At least 24 people, including many children, were among the confirmed victims of the massive tornado that roared through the suburbs of Oklahoma City Monday, tearing up entire city blocks and leaving behind miles of splintered homes and businesses, as well as shattered lives. Officials have warned that the death toll is likely to climb, making it one of the most deadly tornadoes in U.S. history.
As many as 91 people are feared dead, local affiliate KFOR reported.
Mr. Obama said he spoke to Oklahoma Gov. Fallin as well as Moore Mayor Lewis and made it clear to Oklahomans that they would have “all the resources they need” to support the governor’s team in the immediate response. FEMA already started deploying resources to the area Sunday and Monday, including search and rescue teams from Nebraska, Texas and Tennessee, and FEMA Administrator Craig Fugate is headed to the Oklahoma “as we speak,” the president said.
“The people of Moore should know their country will remain on the ground, there for them, beside them as long as it takes for their homes and schools to rebuild,” he said, later adding “we are a nation that stands with our fellow citizens for as long as it takes.”
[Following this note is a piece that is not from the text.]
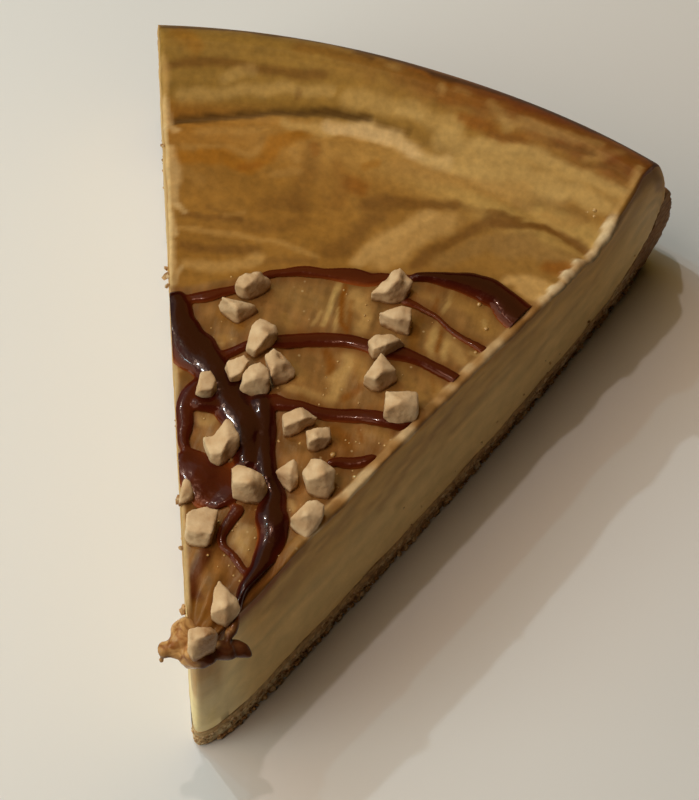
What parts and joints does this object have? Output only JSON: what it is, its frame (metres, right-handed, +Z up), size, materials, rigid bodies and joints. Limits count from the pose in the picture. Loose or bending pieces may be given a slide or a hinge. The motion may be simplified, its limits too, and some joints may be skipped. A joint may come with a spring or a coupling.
{
  "type": "salted caramel cheesecake slice",
  "caption": "Wedge of baked cheesecake: crumb base with a raised back, cream body with a browned rim, caramel drizzle and broken toffee on top.",
  "frame": {"origin": "middle of the slice's box, on the surface it stands on", "axes": "+Z up, +Y from the point of the slice towards its rim, +X to the right as seen from the point"},
  "size_m": [0.0898, 0.1182, 0.0411],
  "materials": {
    "crumb": "matte, coarse crumb",
    "cream": "satin baked cream with glossy caramel on top",
    "toffee": "matte, floury"
  },
  "bodies": {
    "root": {"crumb_base": "crumb", "cheesecake_body": "cream", "toffee_piece_01": "toffee", "toffee_piece_02": "toffee", "toffee_piece_03": "toffee", "toffee_piece_04": "toffee", "toffee_piece_05": "toffee", "toffee_piece_06": "toffee", "toffee_piece_07": "toffee", "toffee_piece_08": "toffee", "toffee_piece_09": "toffee", "toffee_piece_10": "toffee", "toffee_piece_11": "toffee", "toffee_piece_12": "toffee", "toffee_piece_13": "toffee", "toffee_piece_14": "toffee", "toffee_piece_15": "toffee", "toffee_piece_16": "toffee", "toffee_piece_17": "toffee", "toffee_piece_18": "toffee", "toffee_piece_19": "toffee", "toffee_piece_20": "toffee", "toffee_piece_21": "toffee", "toffee_piece_22": "toffee", "toffee_piece_23": "toffee"}
  },
  "joints": []
}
Although Mr. Obama acknowledged that it’s impossible to know the full extent of the damage of the storm right away, he said he will continue to receive updates as he did overnight.
He declared a Major Disaster Declaration for the state overnight, which will make federal funding available to support individuals, as well as additional federal assistance to support immediate response and recovery efforts. He thanked the Red Cross for stepping in quickly to open a shelter, as well as the University of Oklahoma, which opened some of its housing to displaced families.
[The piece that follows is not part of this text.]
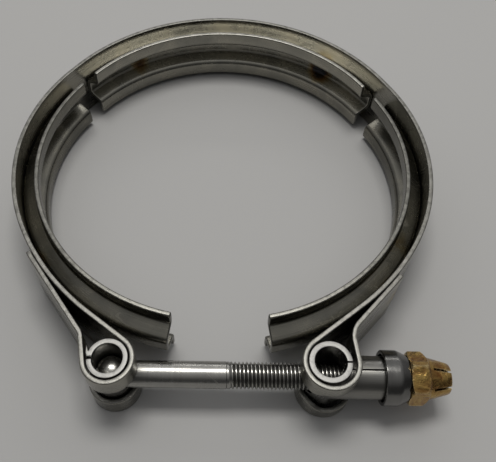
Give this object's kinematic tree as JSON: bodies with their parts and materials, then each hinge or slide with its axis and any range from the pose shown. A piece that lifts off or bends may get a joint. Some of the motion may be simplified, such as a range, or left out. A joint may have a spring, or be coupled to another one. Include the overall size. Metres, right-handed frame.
{
  "type": "v band clamp",
  "caption": "Open V-band clamp: sprung steel strap with grooved retainer segments, drawn together by a T-bolt, sleeved trunnion, collar and slotted lock nut.",
  "frame": {"origin": "centre of the back retainer's arc, on the ring axis in the middle plane of the groove", "axes": "+Z along the ring axis, square to the strap's edges; +X along the T-bolt from its head to the nut; -Y from the ring's centre towards the bolt"},
  "size_m": [0.1152, 0.1253, 0.019],
  "materials": {
    "strap_steel": "satin stainless strip, bright cut edges",
    "retainer_steel": "satin stainless, brown and blue heat tint at spot welds",
    "trunnion_steel": "rolled stainless sheet with bright sheared ends",
    "bolt_steel": "drawn shank, rolled thread",
    "collar_steel": "dark smooth steel",
    "nut_brass": "mottled golden brown plating"
  },
  "bodies": {
    "clamp_ring": {"band": "strap_steel", "retainer_back": "retainer_steel", "retainer_left": "retainer_steel", "retainer_right": "retainer_steel"},
    "bolt": {"trunnion_left": "trunnion_steel", "t_bolt": "bolt_steel"},
    "right_trunnion": {"trunnion_right": "trunnion_steel"},
    "collar": {"collar": "collar_steel"},
    "lock_nut": {"lock_nut": "nut_brass"}
  },
  "joints": [
    {"name": "bolt_swing", "type": "hinge", "parent": "clamp_ring", "child": "bolt", "pos_m": [-0.02513, -0.0626, 0], "axis": [0, 0, 1], "range_deg": [-0.25, 0.25]},
    {"name": "trunnion_turn", "type": "hinge", "parent": "clamp_ring", "child": "right_trunnion", "pos_m": [0.02478, -0.0626, 0], "axis": [0, 0, 1], "range_deg": [-0.6, 0.6]},
    {"name": "collar_slide", "type": "slide", "parent": "bolt", "child": "collar", "axis": [1, 0, 0], "range_m": [0, 0.00908]},
    {"name": "nut_turn", "type": "hinge", "parent": "collar", "child": "lock_nut", "pos_m": [0.04366, -0.0626, 0], "axis": [1, 0, 0], "range_deg": [0, 3600]}
  ],
  "couplings": [
    {"joint": "collar_slide", "follows": "nut_turn", "m_per_rad": 0.00014435}
  ]
}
Referencing a tornado that hit Joplin, Mo. Nearly two years ago, virtually wiping it off the map and killing 158 people, Mr. Obama also thanked Joplin city officials who said Monday they were sending a tea of 10 officers and three firefighters to Moore to help.
Beginning yesterday, FEMA deployed additional resources including:
• An Incident Management Assistance Team (IMAT) to the state emergency operations center in Oklahoma City to coordinate with state and local officials in support of recovery operations.
• Three national Urban Search and Rescue (USAR) Teams and an additional Incident Support Team have been activated to support the immediate response efforts.
• A Mobile Emergency Response Support (MERS) Team is in Oklahoma to provide self-sustaining telecommunications, logistics, and operations support elements, to assist in the immediate response needs.
• Preliminary damage assessment (PDA) teams are on the ground and will begin assessments today, which will assist the state in identifying additional eligible federal assistance that may be warranted.
• Three Disaster Survivor Assistance Teams are scheduled to arrive later today to help impacted residents register for disaster assistance. Survivors can register for assistance right now by calling 1-800-621-3362 or by going to disasterassistance.gov.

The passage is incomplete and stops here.